#### [Source data]
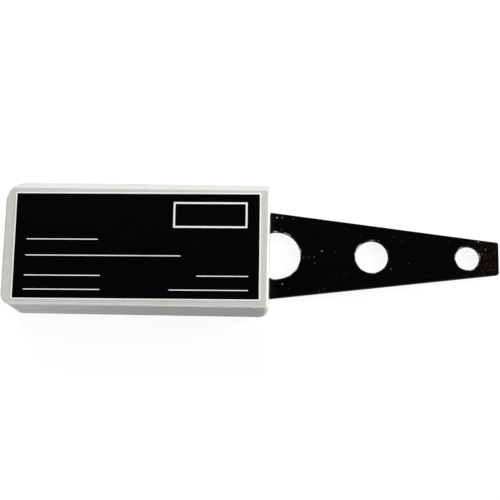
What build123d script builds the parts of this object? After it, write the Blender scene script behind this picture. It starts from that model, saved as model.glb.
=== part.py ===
from build123d import *
from collections import namedtuple
import os

# Hand-held degaussing wand. A moulded case holds a row of block magnets under a steel yoke, and a flat
# tapered handle plate runs into the case above its base cover.
# Millimetres. X runs from the nose of the case to the tip of the handle, Z from the base cover up to the
# labelled face. The origin is under the middle of the whole wand.

os.makedirs("parts", exist_ok=True)

Screw = namedtuple("Screw", "shank_radius head_radius head_depth")

# Overall sizes
overall_length = 276.7
case_length = 146.7
case_width = 70.0
case_height = 31.5

# Case shell, a tub that opens downwards
case_wall = 3.0
face_wall = 3.0
nose_upper_radius = 12.0
nose_lower_radius = 6.5
heel_corner_radius = 2.0
heel_foot_radius = 5.4
cavity_heel_radius = 1.0
upper_edge_bevel = 3.8
upper_bevel_softening = 1.0
lower_edge_radius = 1.0
end_edge_radius = 0.9
boss_radius = 3.3
boss_sink = 0.5
nose_boss_sink = 0.3
nose_lower_boss_sink = 0.9
nose_upper_boss_setback = 2.5
rib_thickness = 2.0
rib_foot_gap = 4.0
rib_clearance = 0.1
side_rib_shares = (0.16, 0.5, 0.84)
nose_rib_shares = (-0.22, 0.22)

# Base cover, let into the open side of the shell
cover_thickness = 2.0
cover_lip = 1.2
cover_clearance = 0.15
cover_edge_bevel = 0.3

# Handle plate
plate_thickness = 3.2
tip_width = 18.5
tip_corner_radius = 1.3
tang_clearance = 1.4
tang_shoulder = 0.6
tang_corner_radius = 3.0
tang_bay_length = 45.8
bay_clearance = 0.3
slot_clearance = 0.25
root_hole_offset = 4.0
tip_hole_margin = 17.6
hole_diameters = (27.3, 18.5, 13.5)
rim_bevel = 0.6
plate_edge_bevel = 0.35

# Magnets, spacers and the carrier that frames them
magnet_count = 4
magnet_edge_radius = 0.8
spacer_thickness = 2.0
pocket_clearance = 0.1
pocket_corner_radius = 0.6
nose_gap = 6.9
side_gap = 3.6
carrier_side_wall = 2.9
carrier_nose_wall = 6.0
carrier_tail_wall = 2.6
carrier_corner_radius = 1.5
block_inset = 2.5
block_hole_margin = 6.55
block_corner_radius = 2.0

# Yoke and the pad above it
yoke_thickness = 6.35
yoke_lap = 8.0
yoke_edge_bevel = 0.5
pad_space = 1.1
pad_clearance = 0.1
pad_inset = 3.0

# Face label
label_thickness = 0.25
label_corner_radius = 0.8
label_nose_margin = 5.55
label_heel_margin = 4.45
label_upper_margin = 5.95
label_lower_margin = 3.55
label_skew_degrees = 0.49

# Screws and inserts. A grip share is the part of what the screw enters that its thread takes up.
cover_screw = Screw(shank_radius=1.5, head_radius=2.8, head_depth=1.3)
yoke_screw = Screw(shank_radius=2.0, head_radius=3.7, head_depth=1.7)
handle_screw = Screw(shank_radius=2.5, head_radius=4.6, head_depth=2.1)
head_clearance = 0.1
shank_clearance = 0.3
thread_clearance = 0.05
screw_tip_gap = 1.5
insert_radius = 2.3
insert_length = 6.0
yoke_grip_share = 0.4
handle_grip_share = 0.68
handle_screw_x_share = 0.6
handle_screw_y_share = 0.32

# Places along X
case_start = -overall_length / 2
case_end = case_start + case_length
case_middle = (case_start + case_end) / 2
handle_tip = overall_length / 2
carrier_start = case_start + case_wall + nose_gap
frame_end = case_end - tang_bay_length
pocket_start = carrier_start + carrier_nose_wall
pocket_end = frame_end - carrier_tail_wall
tang_start = frame_end + bay_clearance
plate_root = case_end + slot_clearance
first_hole = case_end + root_hole_offset
hole_pitch = (handle_tip - tip_hole_margin - first_hole) / (len(hole_diameters) - 1)
hole_places = [first_hole + index * hole_pitch for index in range(len(hole_diameters))]
block_end = first_hole - hole_diameters[0] / 2 - block_hole_margin

# Widths, lengths and heights inside the case
cavity_top = case_height - face_wall
cavity_width = case_width - 2 * case_wall
boss_inset = case_wall + boss_radius - boss_sink
frame_length = frame_end - carrier_start
carrier_width = cavity_width - 2 * side_gap
pocket_width = carrier_width - 2 * carrier_side_wall
block_length = block_end - frame_end
plate_bottom = cover_thickness
plate_top = plate_bottom + plate_thickness
tang_width = case_width - 2 * (boss_inset + boss_radius + tang_clearance)
root_width = tang_width + 2 * tang_shoulder
block_width = tang_width - 2 * block_inset
yoke_top = cavity_top - pad_space
yoke_bottom = yoke_top - yoke_thickness
magnet_height = yoke_bottom - cover_thickness
magnet_length = pocket_width - 2 * pocket_clearance
row_length = pocket_end - pocket_start - 2 * pocket_clearance
magnet_width = (row_length - (magnet_count - 1) * spacer_thickness) / magnet_count
magnet_pitch = magnet_width + spacer_thickness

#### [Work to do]
Count how many lines in the data above hold the string "parts", and give the number with no other words.

#### [Exercise response]
2